Dengan investasi yang lebih banyak, aset global akan disimpan dalam Yuan. Pemerintah China secara internasional memegang erat penggunaan mata uang Yuan termasuk mencegah sejumlah modal besar meninggalkan negara itu. Menurut analisis Morgan Stanley, pemerintah China memang selalu bertahun – tahun mencoba untuk mempromosikan penggunaan Yuan atau yang dikenal sebagai Renminbi. Saat ini saja Yuan menyumbang sekitar 2% dari aset cadangan devisa dunia. Pangsa cadangan mata uang Yuan ini hampir tidak berubah sejak menjadi mata uang cadangan dunia pada tahun 2016. Sementara kalau kita bandingkan dengan dolar AS, ini tetap menjadi mata uang cadangan dominan dunia yaitu 60,8% dari cadangan yang dialokasikan pada kuartal terakhir tahun 2019. Namun angka pangsa pasar Yuan di aset cadangan devisa dunia tersebut diprediksi bisa naik hingga mencapai 5% – 10% di tahun 2030. 
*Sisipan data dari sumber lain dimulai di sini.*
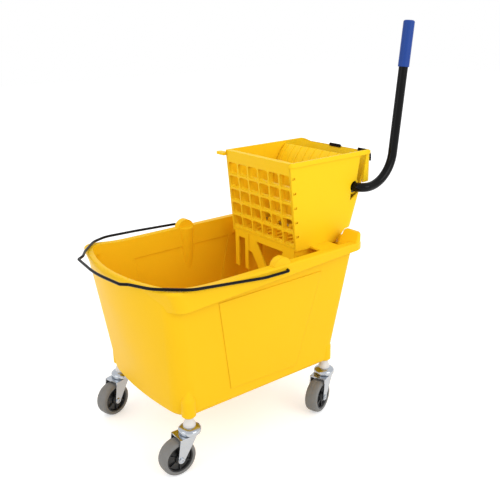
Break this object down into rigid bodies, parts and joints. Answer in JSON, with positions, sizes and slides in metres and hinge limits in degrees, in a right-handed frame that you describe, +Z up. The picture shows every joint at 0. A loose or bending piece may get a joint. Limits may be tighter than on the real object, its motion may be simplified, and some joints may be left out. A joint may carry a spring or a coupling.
{
  "type": "side press mop wringer bucket",
  "caption": "Mop bucket on swivel casters with a lift-off side press wringer: a pulled lever turns a plate that squeezes the mop against a grille.",
  "frame": {"origin": "centre of the bounding box's footprint, on the floor under the wheels", "axes": "+Z up; +X from the bowed front rim towards the wringer and its lever; the lever is on the -Y side"},
  "size_m": [0.747, 0.4, 0.8598],
  "materials": {
    "bucket_plastic": "bright yellow moulded polypropylene, satin",
    "wringer_plastic": "bright yellow moulded polypropylene, satin",
    "black_enamel": "gloss black enamel on steel",
    "grip_blue": "gloss blue moulded sleeve",
    "zinc_steel": "bright zinc plated pressed steel",
    "plain_steel": "plain steel",
    "tyre_grey": "grey non-marking rubber",
    "hub_black": "black moulded nylon",
    "nylon_white": "white nylon",
    "spring_steel": "oiled spring steel",
    "black_strap": "black painted steel strip",
    "cap_black": "black moulded plug"
  },
  "bodies": {
    "bucket": {"bucket_shell": "bucket_plastic", "stem_bush_front_left": "nylon_white", "caster_stem_front_left": "plain_steel", "swivel_cup_front_left": "zinc_steel", "stem_bush_front_right": "nylon_white", "caster_stem_front_right": "plain_steel", "swivel_cup_front_right": "zinc_steel", "stem_bush_rear_left": "nylon_white", "caster_stem_rear_left": "plain_steel", "swivel_cup_rear_left": "zinc_steel", "stem_bush_rear_right": "nylon_white", "caster_stem_rear_right": "plain_steel", "swivel_cup_rear_right": "zinc_steel", "swivel_balls": "plain_steel"},
    "caster_front_left": {"caster_fork_front_left": "zinc_steel", "axle_sleeve_front_left": "plain_steel", "axle_bolt_front_left": "zinc_steel", "axle_nut_front_left": "zinc_steel"},
    "wheel_front_left": {"tyre_front_left": "tyre_grey", "wheel_hub_front_left": "hub_black"},
    "caster_front_right": {"caster_fork_front_right": "zinc_steel", "axle_sleeve_front_right": "plain_steel", "axle_bolt_front_right": "zinc_steel", "axle_nut_front_right": "zinc_steel"},
    "wheel_front_right": {"tyre_front_right": "tyre_grey", "wheel_hub_front_right": "hub_black"},
    "caster_rear_left": {"caster_fork_rear_left": "zinc_steel", "axle_sleeve_rear_left": "plain_steel", "axle_bolt_rear_left": "zinc_steel", "axle_nut_rear_left": "zinc_steel"},
    "wheel_rear_left": {"tyre_rear_left": "tyre_grey", "wheel_hub_rear_left": "hub_black"},
    "caster_rear_right": {"caster_fork_rear_right": "zinc_steel", "axle_sleeve_rear_right": "plain_steel", "axle_bolt_rear_right": "zinc_steel", "axle_nut_rear_right": "zinc_steel"},
    "wheel_rear_right": {"tyre_rear_right": "tyre_grey", "wheel_hub_rear_right": "hub_black"},
    "bail": {"bail_handle": "black_enamel"},
    "wringer": {"wringer_body": "wringer_plastic", "front_grille": "wringer_plastic", "plate_hinge_rod": "plain_steel", "pivot_bush_left": "hub_black", "hanger_strap_left": "black_strap", "pivot_bush_right": "hub_black", "hanger_strap_right": "black_strap"},
    "plate": {"press_plate": "wringer_plastic"},
    "lever": {"lever_tube": "black_enamel", "lever_grip": "grip_blue", "tube_end_cap": "cap_black", "push_arm_left": "zinc_steel", "push_roller_left": "nylon_white", "roller_pin_left": "plain_steel", "arm_bolt_left": "zinc_steel", "return_spring_left": "spring_steel", "push_arm_right": "zinc_steel", "push_roller_right": "nylon_white", "roller_pin_right": "plain_steel", "arm_bolt_right": "zinc_steel", "return_spring_right": "spring_steel"}
  },
  "joints": [
    {"name": "caster_swivel_front_left", "type": "hinge", "parent": "bucket", "child": "caster_front_left", "pos_m": [-0.26438, -0.1465, 0.08], "axis": [0, 0, 1], "continuous": true},
    {"name": "wheel_roll_front_left", "type": "hinge", "parent": "caster_front_left", "child": "wheel_front_left", "pos_m": [-0.29676, -0.14537, 0.038], "axis": [0.0349, 0.9994, 0], "continuous": true},
    {"name": "caster_swivel_front_right", "type": "hinge", "parent": "bucket", "child": "caster_front_right", "pos_m": [-0.26438, 0.1465, 0.08], "axis": [0, 0, 1], "continuous": true},
    {"name": "wheel_roll_front_right", "type": "hinge", "parent": "caster_front_right", "child": "wheel_front_right", "pos_m": [-0.29568, 0.13811, 0.038], "axis": [-0.2588, 0.9659, 0], "continuous": true},
    {"name": "caster_swivel_rear_left", "type": "hinge", "parent": "bucket", "child": "caster_rear_left", "pos_m": [0.10962, -0.1465, 0.08], "axis": [0, 0, 1], "continuous": true},
    {"name": "wheel_roll_rear_left", "type": "hinge", "parent": "caster_rear_left", "child": "wheel_rear_left", "pos_m": [0.07917, -0.15758, 0.038], "axis": [-0.342, 0.9397, 0], "continuous": true},
    {"name": "caster_swivel_rear_right", "type": "hinge", "parent": "bucket", "child": "caster_rear_right", "pos_m": [0.10962, 0.1465, 0.08], "axis": [0, 0, 1], "continuous": true},
    {"name": "wheel_roll_rear_right", "type": "hinge", "parent": "caster_rear_right", "child": "wheel_rear_right", "pos_m": [0.07753, 0.14199, 0.038], "axis": [-0.1392, 0.9903, 0], "continuous": true},
    {"name": "bail_swing", "type": "hinge", "parent": "bucket", "child": "bail", "pos_m": [-0.04038, 0, 0.388], "axis": [0, -1, 0], "range_deg": [-96, 0]},
    {"name": "wringer_lift", "type": "slide", "parent": "bucket", "child": "wringer", "axis": [0, 0, 1], "range_m": [0, 0.3]},
    {"name": "lever_pull", "type": "hinge", "parent": "wringer", "child": "lever", "pos_m": [0.22862, 0, 0.502], "axis": [0, 1, 0], "range_deg": [0, 60], "stiffness_Nm_per_rad": 4, "springref_deg": -34.38, "deforming": ["return_spring_left", "return_spring_right"]},
    {"name": "plate_close", "type": "hinge", "parent": "wringer", "child": "plate", "pos_m": [0.13862, 0, 0.3995], "axis": [0, 1, 0], "range_deg": [-47.5, 0]}
  ],
  "couplings": [
    {"joint": "plate_close", "follows": "lever_pull", "ratio": -0.79}
  ]
}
Kalau itu benar terjadi, maka akan melampaui level Yen Jepang dan Pound Inggris. Tapi target 5 hingga 10% ini bukan tidak realistis. Morgan Stanley melihat bahwa dengan pembukaan pasar keuangan China, integrasi pasar modal lintas batas yang berkembang di seluruh ekuitas dan pendapatan tetap, serta peningkatan proporsi transaksi lintas batas China yang berdenominasi Renminbi, maka ini akan memperkukuh penggunaan mata uangnya. Sementara itu menurut ahli strategi investasi senior di countable asset management Spin Scrubber, ada sejumlah faktor yang bisa meningkatkan dominasi Yuan di kancah global yaitu teknologi dan dukungan investasi salah satunya melalui program pinjaman Belt dan Road-nya.